Molecular Adsorption on Metal Surfaces with a van der Waals Density Functional
Guo Li, Isaac Tamblyn, Valentino R. Cooper, Hong-Jun Gao and, Jeffrey B. Neaton

TL;DR
This paper demonstrates that incorporating van der Waals interactions in density functional theory significantly improves the accuracy of modeling molecular adsorption on noble metal surfaces, aligning well with experimental data.
Contribution
It introduces the use of a non-local van der Waals density functional (vdW-DF) for better prediction of adsorption energies and geometries on metal surfaces, providing a practical benchmark.
Findings
vdW-DF enhances adsorption energy predictions
Geometry of molecules is significantly affected by dispersion interactions
vdW-DF outperforms other dispersion-corrected DFT methods
Abstract
The adsorption of 1,4-benzenediamine (BDA) on the Au(111) surface and azobenzene on the Ag(111) surface is investigated using density functional theory (DFT) with a non-local density functional (vdW-DF) and a semi-local Perdew-Burke-Ernzerhof (PBE) functional.

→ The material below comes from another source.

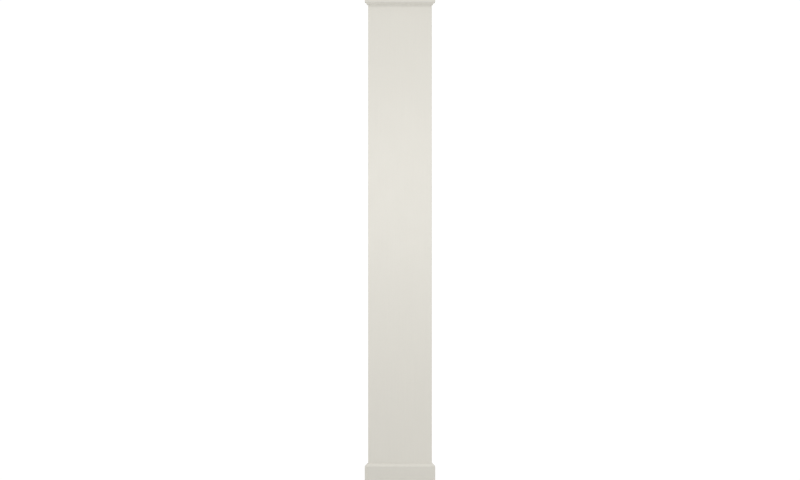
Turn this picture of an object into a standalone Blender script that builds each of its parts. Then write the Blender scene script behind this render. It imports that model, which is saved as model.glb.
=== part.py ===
"""A square column wrap, built as the boards that are fixed round a structural porch post.

Four full-height foamed boards meet at the corners in a tongued mitre and make the hollow shaft. Four
mitred boards are fixed round its foot as the base moulding, and four round its head as the cap moulding.
Each moulding board has its exposed end bevelled back towards the shaft.

The origin is at the middle of the underside, and the front faces -Y.
"""

import math

import bmesh
import bpy

# Driving dimensions, in metres
HEIGHT = 2.4384
SHAFT_WIDTH = 0.3048
SHAFT_BOARD = 0.0127
TONGUE_THICKNESS = 0.0035
TONGUE_STEP = 0.0016
BASE_HEIGHT = 0.1397
CAP_HEIGHT = 0.10795
MOULDING_BOARD = 0.015875
BEVEL_LAND = 0.0015
CLEARANCE = 0.0003

# Name of each side, in quarter turns from the front
SIDES = ("front", "right", "back", "left")

# Linear colour and roughness of the factory finish
SHAFT_FINISH = ((0.776, 0.753, 0.686, 1.0), 0.42)
MOULDING_FINISH = ((0.748, 0.726, 0.661, 1.0), 0.42)

HALF_SHAFT = SHAFT_WIDTH / 2
MOULDING_BACK = HALF_SHAFT + CLEARANCE
MOULDING_FACE = MOULDING_BACK + MOULDING_BOARD
# Each side of a 45 degree mitre draws back this far along its board, which opens it by CLEARANCE.
MITRE_DRAW = CLEARANCE / math.sqrt(2)


def clear_scene():
    for old in list(bpy.data.objects):
        bpy.data.objects.remove(old, do_unlink=True)


def finish_material(name, finish):
    colour, roughness = finish
    material = bpy.data.materials.new(name)
    material.use_nodes = True
    shader = material.node_tree.nodes["Principled BSDF"]
    shader.inputs["Base Color"].default_value = colour
    shader.inputs["Roughness"].default_value = roughness
    shader.inputs["Metallic"].default_value = 0.0
    return material


def tongue_sides():
    """How far the tongue's two sides and its tip lie from the corner: outer side, inner side, tip."""
    outer = (SHAFT_BOARD - TONGUE_THICKNESS) / 2
    return outer, outer + TONGUE_THICKNESS, outer - TONGUE_STEP


def tongued_edge():
    """A shaft board's mitred edge with the tongue, as (depth from its face, distance from the corner)."""
    outer, inner, tip = tongue_sides()
    return [
        (0, MITRE_DRAW),
        (outer, outer + MITRE_DRAW),
        (outer, tip),
        (inner, tip),
        (inner, inner + MITRE_DRAW),
        (SHAFT_BOARD, SHAFT_BOARD + MITRE_DRAW),
    ]


def grooved_edge():
    """The edge that takes the tongue, in the same terms, with clearance all round it."""
    outer, inner, tip = tongue_sides()
    mouth, far_side, floor = outer - CLEARANCE, inner + CLEARANCE, tip - CLEARANCE
    return [
        (0, MITRE_DRAW),
        (mouth - MITRE_DRAW, mouth),
        (floor, mouth),
        (floor, far_side),
        (far_side - MITRE_DRAW, far_side),
        (SHAFT_BOARD, SHAFT_BOARD + MITRE_DRAW),
    ]


def shaft_board(edge):
    """A full-height board whose face looks towards -Y, with the same edge at both sides."""
    right = [(HALF_SHAFT - along, depth - HALF_SHAFT) for depth, along in edge]
    left = [(-x, y) for x, y in reversed(right)]
    bm = bmesh.new()
    foot = bm.faces.new([bm.verts.new((x, y, 0)) for x, y in right + left])
    head = bmesh.ops.extrude_face_region(bm, geom=[foot])["geom"]
    corners = [v for v in head if isinstance(v, bmesh.types.BMVert)]
    bmesh.ops.translate(bm, verts=corners, vec=(0, 0, HEIGHT))
    return bm


def moulding_profile(height):
    """A moulding board's section from its foot, as (distance from the middle of the shaft, height)."""
    land = MOULDING_BACK + BEVEL_LAND
    return [
        (MOULDING_BACK, 0),
        (MOULDING_FACE, 0),
        (MOULDING_FACE, height - (MOULDING_FACE - land)),
        (land, height),
        (MOULDING_BACK, height),
    ]


def moulding_board(height):
    """A board standing on its square end, run along X over the front and sawn to a mitre at both ends."""
    bm = bmesh.new()
    start = bm.faces.new([bm.verts.new((-MOULDING_FACE, -out, z)) for out, z in moulding_profile(height)])
    run = bmesh.ops.extrude_face_region(bm, geom=[start])["geom"]
    corners = [v for v in run if isinstance(v, bmesh.types.BMVert)]
    bmesh.ops.translate(bm, verts=corners, vec=(2 * MOULDING_FACE, 0, 0))
    for side in (1, -1):
        saw_mitre(bm, side)
    return bm


def saw_mitre(bm, side):
    """Cuts one end along the corner's 45 degree plane, drawn back by its share of the clearance."""
    bmesh.ops.bisect_plane(
        bm,
        geom=bm.verts[:] + bm.edges[:] + bm.faces[:],
        plane_co=(-side * MITRE_DRAW, 0, 0),
        plane_no=(side, 1, 0),
        clear_outer=True,
    )
    bmesh.ops.holes_fill(bm, edges=bm.edges[:], sides=0)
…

For BDA on Au(111), the inclusion of London dispersion interactions not only dramatically enhances the molecule-substrate binding, resulting in adsorption energies consistent with experimental results, but also significantly alters the BDA binding geometry. For azobenzene on Ag(111), the vdW-DF produces superior adsorption energies compared to those obtained with other dispersion corrected DFT approaches. These results provide evidence for the applicability of the vdW-DF method and serves as a practical benchmark for the investigation of molecules adsorbed on noble metal surfaces.